With student goals being to earn an ‘A’ or a high ACT score for college placement and career, strategies have been devised with the idea to trudge through school. Learning has become a ‘checklist’ of things to do before getting to their idle time or entertainment. Students have adjusted their tactics to fit a regimented, stop-and-go learning progression that includes learning what each teacher wants and then learning the most effortless way to achieve that. These tactics include: fact spewing, teacher pleasing, various levels of cheating, and sterilized responses to standardised questioning. Furthermore, students who do not know how to use these tactics use others, such as rebellion, retreat or indifference and they have no good strategy for future success.

 

New Paradigm-

National, state and LEA goals are changing. Now they are to create college and career ready students that are lifelong learners. Goals have changed because the world has changed. The information age has made the learning of facts difficult because the vast amount of information is increasing at an increasing rate. The adult worker of the future must be a thinker that knows how to react well to new information by questioning, categorizing, evaluating, valuing and prioritizing it so that it does not overwhelm.

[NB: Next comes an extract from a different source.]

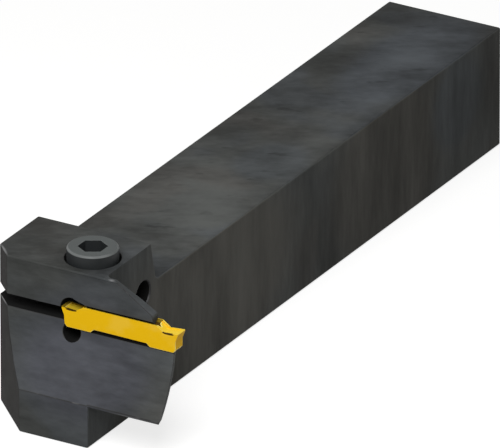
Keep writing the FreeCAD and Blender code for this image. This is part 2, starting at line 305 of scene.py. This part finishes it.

The strategy to achieve this is to make students independent and effective readers and writers so that they can understand and communicate up and down the alignment of multiple education and career paths. Teacher tactics are now being devised so that the teacher is no longer in the way of the student. Teachers are becoming models of independent learning and supporters of students through their struggle to gain this independence. One key tactic for this is developing a student’s ability to Actively Read Complex Text.